What the exercise asks =>
Every line of the material below should be repeated exactly.

Provided material =>
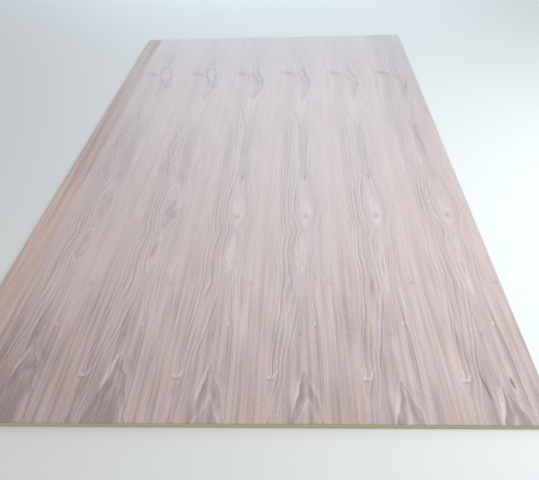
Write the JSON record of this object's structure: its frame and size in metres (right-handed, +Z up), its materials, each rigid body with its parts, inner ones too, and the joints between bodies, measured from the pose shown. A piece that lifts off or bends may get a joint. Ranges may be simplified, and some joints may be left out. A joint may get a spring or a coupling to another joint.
{
  "type": "veneered mdf board",
  "caption": "Flat rectangular MDF sheet with a slip-matched, crown-cut walnut veneer face and a plain balancing veneer under it, for panels, doors and furniture.",
  "frame": {"origin": "centre of the underside, on the floor that the board lies on", "axes": "+X across the board towards the trimmed whole-figure leaf, with the narrow leaf at the -X edge; +Y along the grain, away from the near end seen in the picture; +Z up, out of the decorative face"},
  "size_m": [1.22, 2.44, 0.0096],
  "materials": {
    "mdf_core": "raw sawn edge of greenish moisture-resistant fibreboard",
    "face_veneer": "unfinished sanded greyish walnut veneer, matt",
    "edge_leaf_veneer": "unfinished sanded browner walnut veneer, matt",
    "back_veneer": "unfinished plain balancing veneer, matt"
  },
  "bodies": {
    "root": {"mdf_core": "mdf_core", "face_leaf_1": "edge_leaf_veneer", "face_leaf_2": "face_veneer", "face_leaf_3": "face_veneer", "face_leaf_4": "face_veneer", "face_leaf_5": "face_veneer", "face_leaf_6": "face_veneer", "face_leaf_7": "face_veneer", "back_veneer": "back_veneer"}
  },
  "joints": []
}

Finished exercise =>
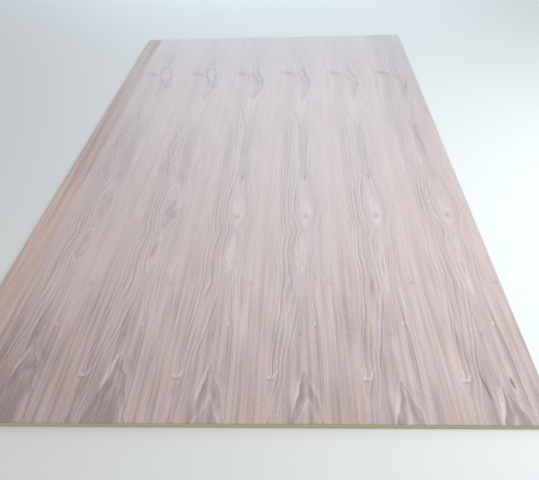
Write the JSON record of this object's structure: its frame and size in metres (right-handed, +Z up), its materials, each rigid body with its parts, inner ones too, and the joints between bodies, measured from the pose shown. A piece that lifts off or bends may get a joint. Ranges may be simplified, and some joints may be left out. A joint may get a spring or a coupling to another joint.
{
  "type": "veneered mdf board",
  "caption": "Flat rectangular MDF sheet with a slip-matched, crown-cut walnut veneer face and a plain balancing veneer under it, for panels, doors and furniture.",
  "frame": {"origin": "centre of the underside, on the floor that the board lies on", "axes": "+X across the board towards the trimmed whole-figure leaf, with the narrow leaf at the -X edge; +Y along the grain, away from the near end seen in the picture; +Z up, out of the decorative face"},
  "size_m": [1.22, 2.44, 0.0096],
  "materials": {
    "mdf_core": "raw sawn edge of greenish moisture-resistant fibreboard",
    "face_veneer": "unfinished sanded greyish walnut veneer, matt",
    "edge_leaf_veneer": "unfinished sanded browner walnut veneer, matt",
    "back_veneer": "unfinished plain balancing veneer, matt"
  },
  "bodies": {
    "root": {"mdf_core": "mdf_core", "face_leaf_1": "edge_leaf_veneer", "face_leaf_2": "face_veneer", "face_leaf_3": "face_veneer", "face_leaf_4": "face_veneer", "face_leaf_5": "face_veneer", "face_leaf_6": "face_veneer", "face_leaf_7": "face_veneer", "back_veneer": "back_veneer"}
  },
  "joints": []
}